By TIOL News Service

MUMBAI, NOV 20, 2015: THE appellant debited amounts of Rs.8,03,846/-, Rs.16,329/- and Rs.8,157/- towards BED, EC & SHE Cess respectively in their CENVAT account on 1/10/2014 and madea remark that this debit is made in furtherance of the SCN dated 12/03/2014 issued to them.

The allegations leveled in the demand notice came to be confirmed by the CCE, Raigad vide an O-in-O dated 31/03/2015.

Before the CESTAT the appellant submitted that the above payments should be considered as substantive compliance with the provisions of section 35F of the CEA, 1944.

The learned AR submitted that this payment is not in compliance with the provisions of section 35F as the amount which has been debited cannot be considered as deposit and appellant should be directed to deposit 7.5% or 10% of the amount of the difference between the duties confirmed and amount deposited . For this proposition,the AR relied upon order no. M/4064/15, dated 15.07.2015 [2015-TIOL-1632-CESTAT-MUM] passed by Tribunal.


The Bench, after adverting to the order relied by the AR observed -

+ In the said order, the bench in paragraph no. 5, after reproducing the provisions of section 35F, Board Circular 984/8/2014-CX   dated 16.09.2014, categorically held that the amount deposited by the appellant was not reversed during the course of investigation, was paid by the appellant themselves and are matter of dispute with reference the duty demand confirmed. In the case in hand, we find that the impugned order is passed in adjudication proceedings in pursuance to the show cause notice issued for the demand of Central Excise duty, hence the duty amount deposited by the appellants needs to be considered as in compliance of the provisions of section 35F of the Central Excise Act, 1944 .

+ The legislative intent in framing the provisions of section 35F of Central Excise Act, 1944, was to ensure that the right of appeal of an assesse is never exhausted, but subject to the conditions that the assessee deposits an amount equivalent to 7.5% or 10% as the case may be, of the duty confirmed by lower authorities.

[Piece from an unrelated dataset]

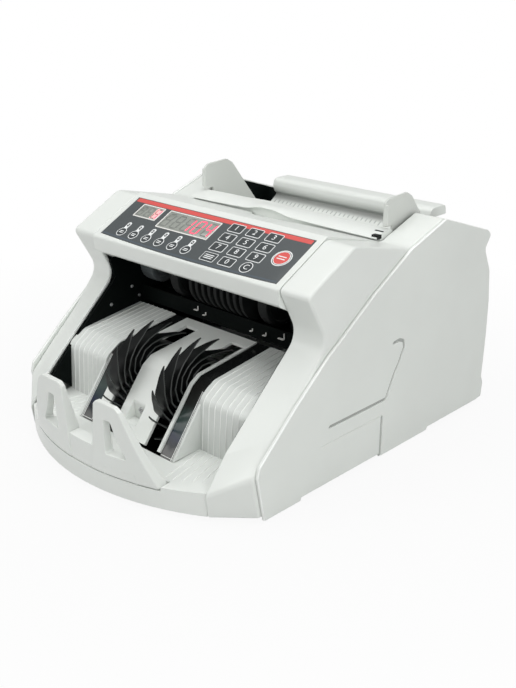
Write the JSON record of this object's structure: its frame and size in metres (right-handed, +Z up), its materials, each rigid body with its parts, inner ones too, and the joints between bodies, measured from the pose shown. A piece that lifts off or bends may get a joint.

If the proposition of the learned DR is accepted then, we will be directing the appellant assessee herein to deposit an amount in excess of the mandate of section 35F of the Central Excise Act, 1944. In our considered view, the Tribunal being a creature of statute, cannot go beyond the mandate of the statute.

The SCN issued (by the Registry) to the appellant was discharged and the Registry was directed to take on record the appeal and list the same for disposal.